In moving for summary judgment on a complaint seeking specific performance of a contract, a purchaser must submit evidence demonstrating financial ability to purchase the property in order to demonstrate that it was ready, willing, and able to purchase the property (see Grunbaum v. Nicole Brittany, Ltd., 153 A.D.3d 1384, 61 N.Y.S.3d 146; Kaygreen Realty Co., LLC v. IG Second Generation Partners, L.P., 78 A.D.3d 1010, 1015, 912 N.Y.S.2d 246).
Here, the plaintiff did not establish his prima facie entitlement to judgment as a matter of law on his cause of action for specific performance. Contrary to the defendants' contention, the contract did not contain a provision obligating the plaintiff to secure a “conventional” mortgage loan. Nevertheless, the plaintiff did not show by competent evidence that he had obtained a mortgage loan or otherwise had the means to purchase the premises as of the closing date (see Grunbaum v. Nicole Brittany, Ltd., 153 A.D.3d 1384, 61 N.Y.S.3d 146; New York Tile Wholesale Corp. v. Thomas Fatato Realty Corp., 115 A.D.3d 829, 983 N.Y.S.2d 43; Benhamo v. Marinelli, 82 A.D.3d 922, 923, 919 N.Y.S.2d 70; Kaygreen Realty Co., LLC v. IG Second Generation Partners, L.P., 78 A.D.3d at 1015, 912 N.Y.S.2d 246; Fridman v. Kucher, 34 A.D.3d 726, 727–728, 826 N.Y.S.2d 104). Further, any evidence of a breach or repudiation of the contract by the seller would not obviate the plaintiff's obligation to establish that he was ready, willing, and able to close as of the closing date (see Dixon v. Malouf, 70 A.D.3d 763, 763–764, 894 N.Y.S.2d 127; Zeitoune v. Cohen, 66 A.D.3d 889, 891, 887 N.Y.S.2d 253; see also Pesa v. Yoma Dev. Group, Inc., 18 N.Y.3d 527, 531, 942 N.Y.S.2d 1, 965 N.E.2d 228).
The defendants did not demonstrate their prima facie entitlement to judgment as a matter of law dismissing the cause of action for specific performance, as they did not eliminate all issues of fact as to the plaintiff's readiness and ability to perform the contract (see Chester Green Estates, LLC v. Arlington Chester, LLC, 161 A.D.3d 1036, 78 N.Y.S.3d 352; 1107 Putnam LLC v. Beulah Church of God in Christ Jesus of the Apostolic Faith, Inc., 152 A.D.3d 474, 475, 58 N.Y.S.3d 485; Jericho Group Ltd. v. Pioneer Mgt. & Realty, LLC, 48 A.D.3d 368, 852 N.Y.S.2d 110).
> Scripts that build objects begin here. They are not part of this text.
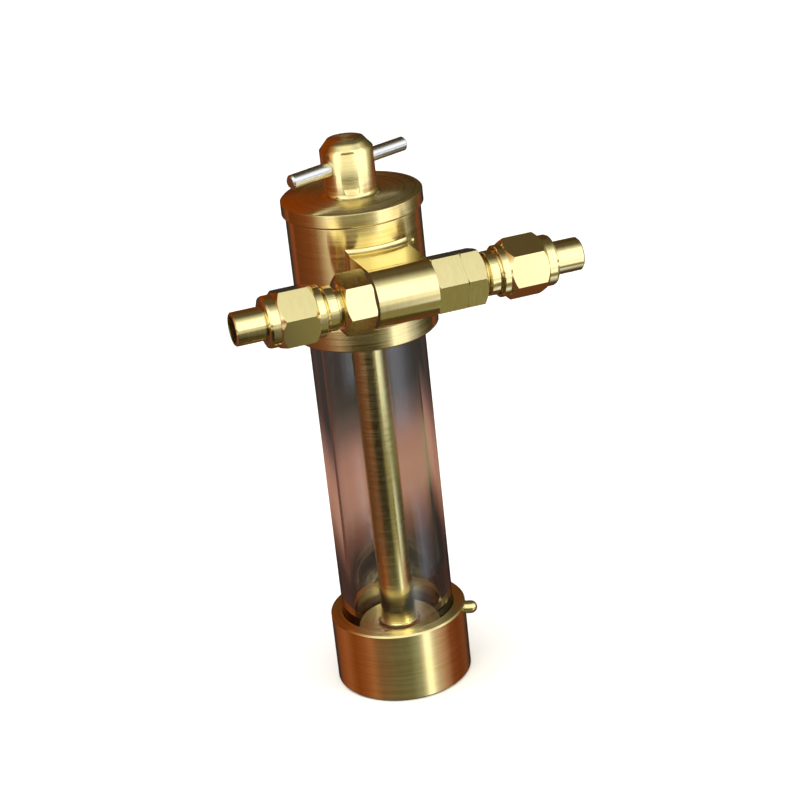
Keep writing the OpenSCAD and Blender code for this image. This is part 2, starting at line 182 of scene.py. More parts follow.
def look_round(tree, place):
    """How far right, how near, and how far round a direction or a place is.

    The last is a share: 0.5 is towards the camera, 0.75 is to its right, and 0 and 1 are behind."""
    right = put(tree, "ShaderNodeVectorMath", {0: place, 1: view_right}, operation="DOT_PRODUCT")
    near = put(tree, "ShaderNodeVectorMath", {0: place, 1: toward}, operation="DOT_PRODUCT")
    sides = {0: right.outputs["Value"], 1: near.outputs["Value"]}
    angle = put(tree, "ShaderNodeMath", sides, operation="ARCTAN2").outputs[0]
    share = put(tree, "ShaderNodeMath", {0: angle, 1: 1 / (2 * math.pi), 2: 0.5}, operation="MULTIPLY_ADD")
    return right.outputs["Value"], near.outputs["Value"], share.outputs[0]


direction = put(sky, "ShaderNodeTexCoord").outputs["Generated"]
right_part, near_part, round_share = look_round(sky, direction)
height = put(sky, "ShaderNodeSeparateXYZ", {0: direction}).outputs["Z"]
height_angle = put(sky, "ShaderNodeMath", {0: height}, operation="ARCSINE").outputs[0]
# 0 is straight down, 0.5 is level and 1 is straight up
level = {0: height_angle, 1: 1 / math.pi, 2: 0.5}
height_share = put(sky, "ShaderNodeMath", level, operation="MULTIPLY_ADD").outputs[0]
print("nodes that find a direction:", len(sky.nodes))

# %% [markdown]
# ## What stands round the bench
#
# Below the level of the eye there is brown wood all round, darker and greener in front, with one white
# sheet to the right of the camera. Above the level the windows are. Each is one ramp over the share
# round the injector, from behind it, past the left, the camera and the right, to behind it again.

# %% The bench's far parts and the windows
bench = put(
    sky,
    "ShaderNodeValToRGB",
    {0: round_share},
    stops=[
        (0.00, "5A4038"),
        (0.13, "87492E"),
        (0.19, "9C5C3E"),
        (0.25, "80401C"),
        (0.30, "924E2E"),
        (0.345, "A8694A"),
        (0.385, "7C5844"),
        (0.47, "665E4A"),
        (0.53, "6C6C5A"),
        (0.575, "A0A494"),
        (0.605, "FFFFFF"),
        (0.63, "FFFFFF"),
        (0.665, "D2C0BC"),
        (0.70, "BC9288"),
        (0.75, "824628"),
        (0.81, "70381E"),
        (0.87, "7C4834"),
        (1.00, "5A4038"),
    ],
).outputs[0]
windows = put(
    sky,
    "ShaderNodeValToRGB",
    {0: round_share},
    stops=[
        (0.00, "5A3A1C"),
        (0.03, "7C380C"),
        (0.08, "883E0A"),
        (0.13, "843E0E"),
        (0.19, "6A3818"),
        (0.25, "B67C50"),
        (0.305, "E0C09A"),
        (0.34, "FCFDFF"),
        (0.43, "FCFDFF"),
        (0.46, "F4F4EC"),
        (0.54, "F4F4EC"),
        (0.58, "FCFDFF"),
        (0.74, "FCFDFF"),
        (0.79, "C0BCA8"),
        (0.85, "706850"),
        (0.92, "4A4430"),
        (0.97, "463A26"),
        (1.00, "5A3A1C"),
    ],
).outputs[0]
print("nodes in the world so far:", len(sky.nodes))

# %% [markdown]
# ## Straight above and straight below
#
# Close to straight up or down, a bearing means little, and a ramp over it would show as a star. These two
# ramps run across instead, from the far side to the near side.

# %% The ceiling and the table
near_share = put(sky, "ShaderNodeMath", {0: near_part, 1: 0.5, 2: 0.5}, operation="MULTIPLY_ADD").outputs[0]
ceiling = put(
    sky,
    "ShaderNodeValToRGB",
    {0: near_share},
    stops=[
        (0.10, "5E4E36"),
        (0.42, "5C5444"),
        (0.50, "8A8474"),
        (0.60, "CACCC4"),
        (0.70, "F4F6EE"),
        (1.00, "F8FAF4"),
    ],
).outputs[0]
table = put(
    sky,
    "ShaderNodeValToRGB",
    {0: near_share},
    stops=[
        (0.05, "70402A"),
        (0.38, "5A3E24"),
        (0.50, "484122"),
        (0.70, "5E5A38"),
        (0.86, "88866A"),
        (1.00, "88866A"),
    ],
).outputs[0]
print("nodes with the ceiling and the table:", len(sky.nodes))

# %% [markdown]
# ## What is seen through the glass
#
# Behind the glass the photograph shows a dark ground with a tan strip across it, bent by the tube. So the
# strip isn't painted on the glass. It is put in the room, about 25 degrees below the level, and the tube
# bends it by itself. Rays that come through the glass see it on the whole far side, and reflections see
# it only straight behind.

# %% The dark ground and the tan strip
# The things behind lean a little, so the height is tilted with the place across the view
STRIP_LEAN = -0.007
leaning = {0: right_part, 1: STRIP_LEAN, 2: height_share}
tilted_height = put(sky, "ShaderNodeMath", leaning, operation="MULTIPLY_ADD").outputs[0]
behind = put(
    sky,
    "ShaderNodeValToRGB",
    {0: tilted_height},
    stops=[
        (0.30, "262220"),
        (0.3527, "2E2826"),
        (0.3563, "865A48"),
        (0.3605, "C08E78"),
        (0.3650, "B6826C"),
        (0.3680, "A87868"),
        (0.3705, "7A5C54"),
        (0.3725, "363432"),
        (0.40, "323232"),
        (0.46, "303030"),
    ],
).outputs[0]

path = put(sky, "ShaderNodeLightPath")
straight_behind = put(
    sky,
    "ShaderNodeValToRGB",
    {0: round_share},
    stops=[(0.07, 1.0), (0.12, 0.0), (0.88, 0.0), (0.93, 1.0)],
).outputs[0]
far_side = put(
    sky,
    "ShaderNodeValToRGB",
    {0: round_share},
    stops=[(0.20, 1.0), (0.25, 0.0), (0.75, 0.0), (0.80, 1.0)],
).outputs[0]
through = {0: far_side, 1: path.outputs["Is Transmission Ray"]}
through_glass = put(sky, "ShaderNodeMath", through, operation="MULTIPLY").outputs[0]
either = {0: straight_behind, 1: through_glass}
is_behind = put(sky, "ShaderNodeMath", either, operation="MAXIMUM").outputs[0]
print("the strip climbs", round(-180 * STRIP_LEAN, 2), "degrees from the middle to the right")

# %% [markdown]
# ## Join the room
#
# The parts are joined from the bottom to the top. Each join has a soft edge between two heights, because a
# hard edge in the room would be a hard line in every curved piece of brass.

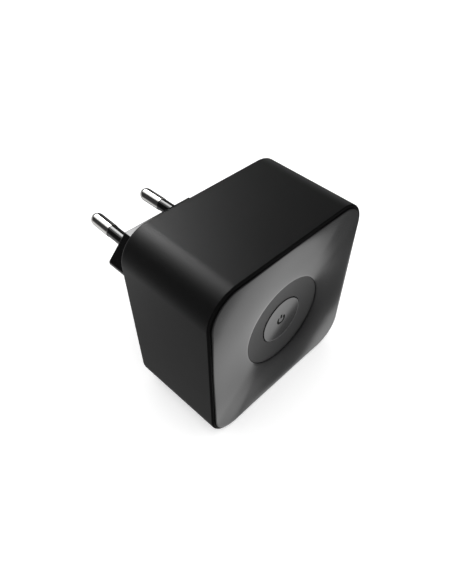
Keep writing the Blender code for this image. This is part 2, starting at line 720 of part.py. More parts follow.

The record also shows the existence of triable issues of fact as to whether the plaintiff and/or the seller defaulted, which precludes the grant of summary judgment to either the plaintiff or the defendants as to the cause of action for the return of the down payment (see 533 Park Ave. Realty, LLC v. Park Ave. Bldg. & Roofing Supplies, LLC, 156 A.D.3d 744, 746–747, 68 N.Y.S.3d 110; Pizzurro v. Guarino, 147 A.D.3d 879, 47 N.Y.S.3d 103; Reid v. I Grant Inc., 94 A.D.3d 500, 501, 942 N.Y.S.2d 470).
The plaintiff did not establish his prima facie entitlement to judgment as a matter of law dismissing the counterclaims. Specifically, the plaintiff failed to establish, prima facie, that he did not breach the contract in the manner alleged by the defendants (see Weatherguard Contrs. Corp. v. Bernard, 155 A.D.3d 921, 922, 63 N.Y.S.3d 692; Derago v. Ko, 153 A.D.3d 663, 665, 60 N.Y.S.3d 312).
The plaintiff's remaining contentions are without merit.
Accordingly, we agree with the Supreme Court's determination denying the defendants' motion for summary judgment dismissing the complaint and those branches of the plaintiff's cross motion which were for summary judgment on his causes of action for specific performance of the contract and for return of the down payment, and for summary judgment dismissing the affirmative defenses and counterclaims.
AUSTIN, J.P., ROMAN, DUFFY and CHRISTOPHER, JJ., concur.